Parteiführung Who"s next? Britische Konservative auf dem Weg nach rechts
Nach der Wahlniederlage suchen die britischen Konservativen eine neue Parteiführung. Wer sich um die Nachfolge von Rishi Sunak bewirbt - und warum die Tories weiter nach rechts rücken dürften.
Wenn Großbritanniens Konservative nach der schweren Wahlniederlage jetzt eine neue Parteiführung auswählen, könnte die passende Anzeige lauten: Partei (erfahren, konservativ, mit miserablem Wahlergebnis) sucht... . Nach gerade mal zwei Jahren gibt Rishi Sunak den Parteivorsitz ab - und die Tories wollen bis Anfang November entscheiden, wer ihm nachfolgen soll. Jetzt endete die Bewerbungsfrist: Sechs Kandidatinnen und Kandidaten haben öffentlich ihre Bewerbungen angekündigt.
Gute Chancen werden der früheren Handelsministerin Kemi Badenoch zugerechnet, die ihre Kandidatur kurz vor Fristablauf in der britischen Tageszeitung "The Times" bekanntgab. Die 44-Jährige wird ähnlich wie Ex-Innenministerin Priti Patel und Ex-Staatssekretär Robert Jenrick eher dem rechten Rand ihrer Partei zugerechnet.
Es bewerben sich auch Ex-Innenminister James Cleverly sowie der ehemalige Staatssekretär Tom Tugendhat und der frühere Arbeitsminister Mel Stride. Sie werden dem moderaten Lager zugerechnet. Aus den sechs Anwärtern sollen vier ausgewählt werden, die beim Parteitag Ende September auftreten. Im Herbst sollen Parteimitglieder dann zwischen zwei Favoriten entscheiden.
Vor drei Wochen hatten die Konservativen bei der Parlamentswahl eine schwere Niederlage erlitten und gegen die Sozialdemokraten von Labour verloren. Jetzt steht die Partei vor einem Richtungsstreit.
Wie ein Politikwissenschaftler die Lage sieht
Politikwissenschaftler Mark Garnett von der Universität Lancaster erwartet, dass die Partei stärker nach rechts rückt. Dabei sei gar nicht unbedingt entscheidend, wer die Partei führen werde. "Meiner Meinung nach werden sich die Konservativen weiter nach rechts bewegen, unabhängig von Sunaks Nachfolge", sagt Garnett.
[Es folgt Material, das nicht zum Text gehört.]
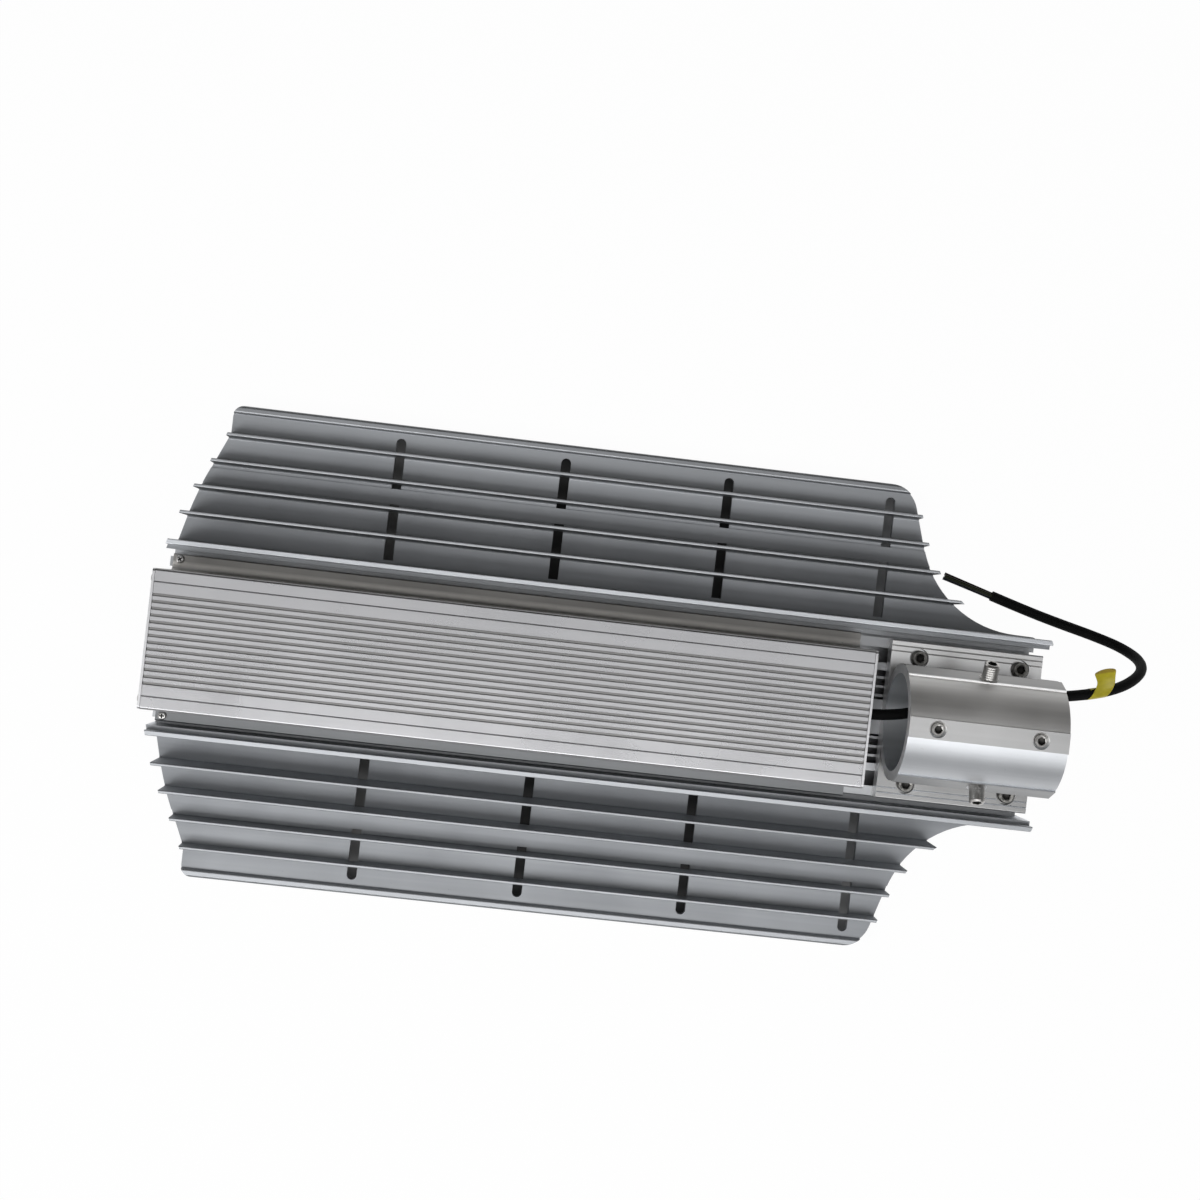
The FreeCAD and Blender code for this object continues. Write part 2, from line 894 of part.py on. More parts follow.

Der Forscher hält es für wahrscheinlich, dass sich die Partei bei einem Neustart noch stärker auf niedrige Steuern und sogenannte Kulturkriege fokussiert - also etwa Streitfragen um geschlechtliche Identität, ein Thema bei dem auch Kemi Badenoch scharfe Töne anschlägt. Der Fernsehsender Sky News beschrieb sie als konfrontative Kreuzritterin gegen "Wokeness" - ein Schlagwort, das manche zum Beispiel nutzen, wenn ihrer Meinung nach zu sehr darauf geachtet wird, dass man andere nicht diskriminiert.
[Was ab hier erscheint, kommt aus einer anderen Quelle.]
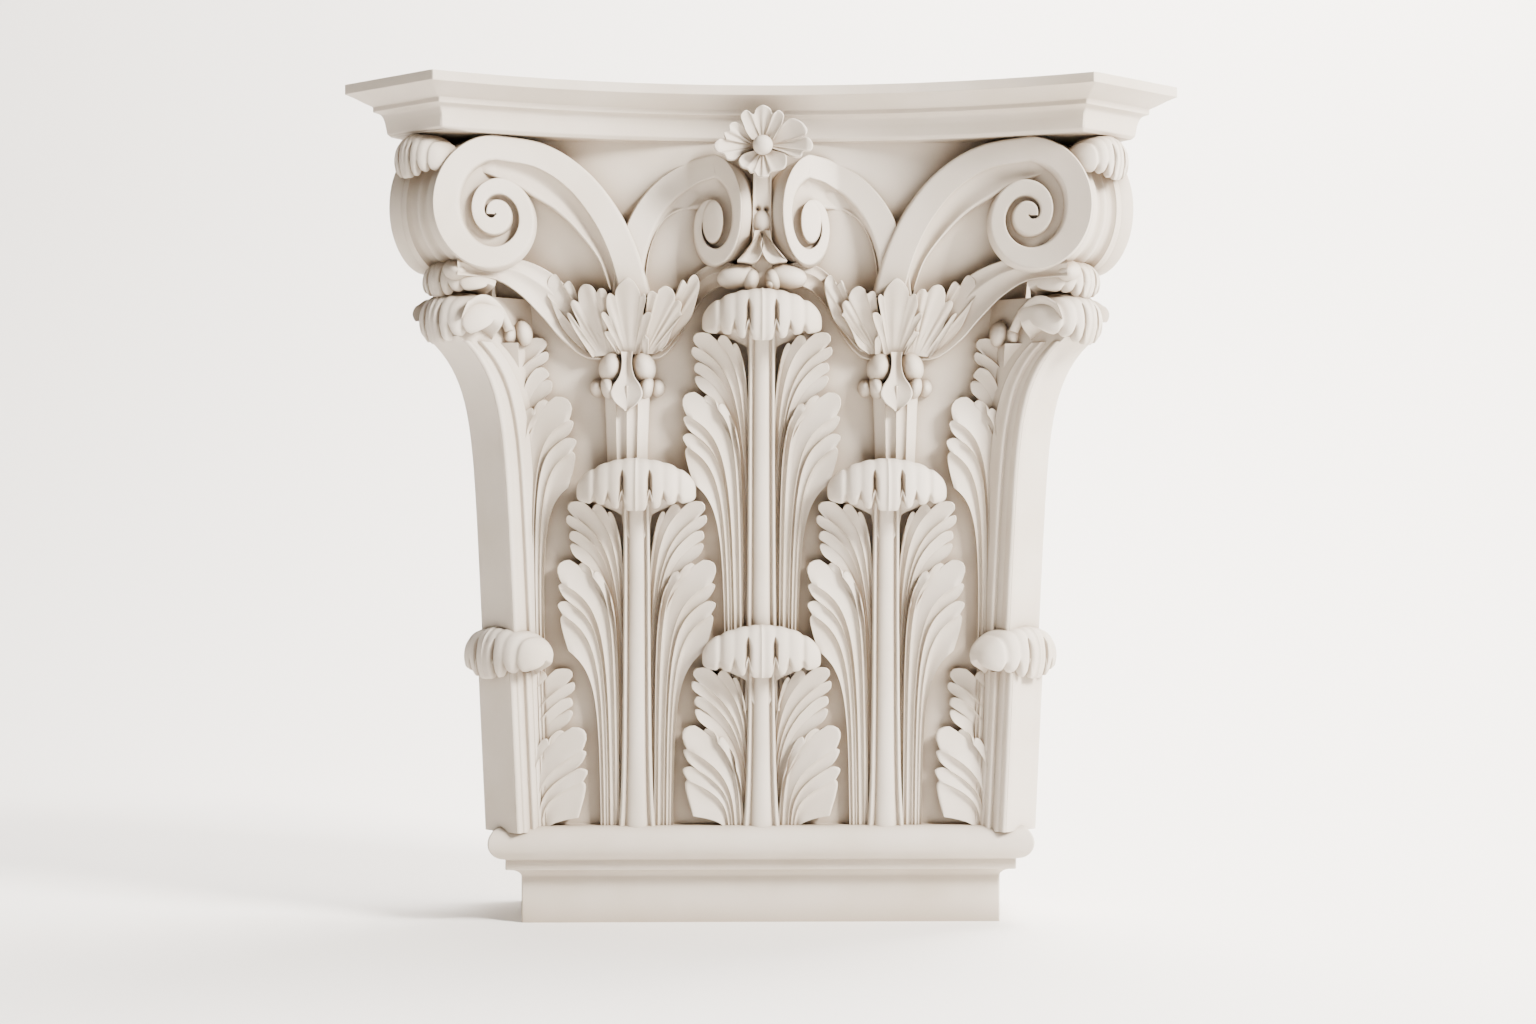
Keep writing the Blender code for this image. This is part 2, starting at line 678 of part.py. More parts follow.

Nach Einschätzung von Garnett geht Badenoch als Favoritin in den Auswahlprozess. Allerdings werde ihr nachgesagt, gegen Suella Braverman Stimmung gemacht zu haben, das könne womöglich gegen sie verwendet werden. Die Hardlinerin Braverman, die früher Innenministerin war, hatte sich kurzerhand aus dem Rennen zurückgezogen. Druck bekomme die Partei auch beim Thema Migration und von Nigel Farage mit seiner rechtspopulistischen Partei Reform UK, der den Brexit vorantrieb und Donald Trump unterstützt.
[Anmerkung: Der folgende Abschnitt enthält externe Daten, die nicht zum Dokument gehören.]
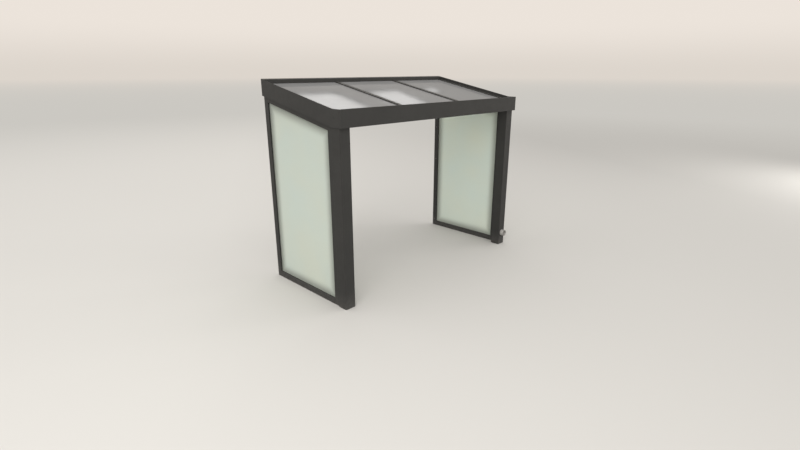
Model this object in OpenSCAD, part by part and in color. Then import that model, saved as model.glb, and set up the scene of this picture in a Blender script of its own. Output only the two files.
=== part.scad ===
// Lean-to patio roof of powder-coated aluminium with a glass roof and two frosted side walls.
// X runs along the gutter, Y runs from the gutter towards the house wall, Z is up.
// The origin is on the ground, under the middle of the whole roof.

/* [Overall size] */
// Distance between the outer faces of the two posts
roof_w = 3500; // [2800:50:4400]
// Depth from the front faces of the posts to the house wall
roof_d = 1560; // [1200:20:2400]
// Clear height under the gutter beam
clear_h = 2240; // [1900:20:2700]
// Fall of the roof in degrees
pitch = 11.5; // [6:0.5:18]

/* [Posts] */
// Side of the square post
post_side = 150; // [120:5:190]
// Wall thickness of the post
post_wall = 4; // [3:0.5:6]
// Radius of the post's upright edges
post_round = 5; // [4.5:0.5:10]

/* [Post feet] */
// Thickness of the foot's base plate
foot_plate_t = 8; // [6:1:12]
// Height of the foot's two upright cheeks above the plate
foot_cheek_h = 100; // [60:5:120]
// Thickness of the cheeks
foot_cheek_t = 6; // [4:1:10]
// Radius of the anchor holes in the plate
foot_hole_r = 6.5; // [5:0.5:8]
// Spacing of the anchor holes both ways
foot_hole_gap = 80; // [60:5:84]
// Play between the foot and the inside of the post, on each side
foot_play = 0.5; // [0.2:0.1:0.8]

/* [Gutter beam] */
// Height of the gutter beam
gutter_h = 208; // [170:2:260]
// How far the beam stands out in front of the posts
gutter_out = 40; // [20:5:60]
// Wall thickness of the beam
gutter_wall = 4; // [3:0.5:6]
// Height of the trough's floor above the beam's underside
trough_h = 80; // [60:5:100]
// Width of the lip that turns in along the trough's front edge
lip_w = 16; // [10:1:24]
// Thickness of the end caps on the beam and on the wall profile
cap_t = 4; // [2:0.5:6]
// How far the beam's end caps stand out past the posts
beam_out = 17; // [10:1:30]
// Distance from the beam's back to where the end cap's top edge starts to rise
knee_back = 55; // [40:5:70]
// Height of the seal between the beam's back wall and the glass
seal_h = 6; // [4:1:10]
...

Finanzministerin erhebt schwere Vorwürfe
Die neue Finanzministerin Rachel Reeves macht der früheren Regierung derweil schwere Vorwürfe. Sie wirft den Tories vor, ihrer sozialdemokratischen Labour-Partei ein massives Milliardenloch bei den öffentlichen Ausgaben hinterlassen zu haben. Reeves geht von einem "schwarzen Loch" in den öffentlichen Finanzen in Höhe von 22 Milliarden Pfund (rund 26,13 Mrd. Euro) aus. Die vorherige Regierung habe erhebliche Finanzierungszusagen für dieses Haushaltsjahr gemacht, ohne jedoch zu wissen, woher das Geld eigentlich kommen solle, sagte die Ministerin im Parlament. Die Konservativen werfen der neuen Regierung dagegen vor, mit ihrer Darstellung den Weg für mögliche Steuererhöhungen ebnen zu wollen.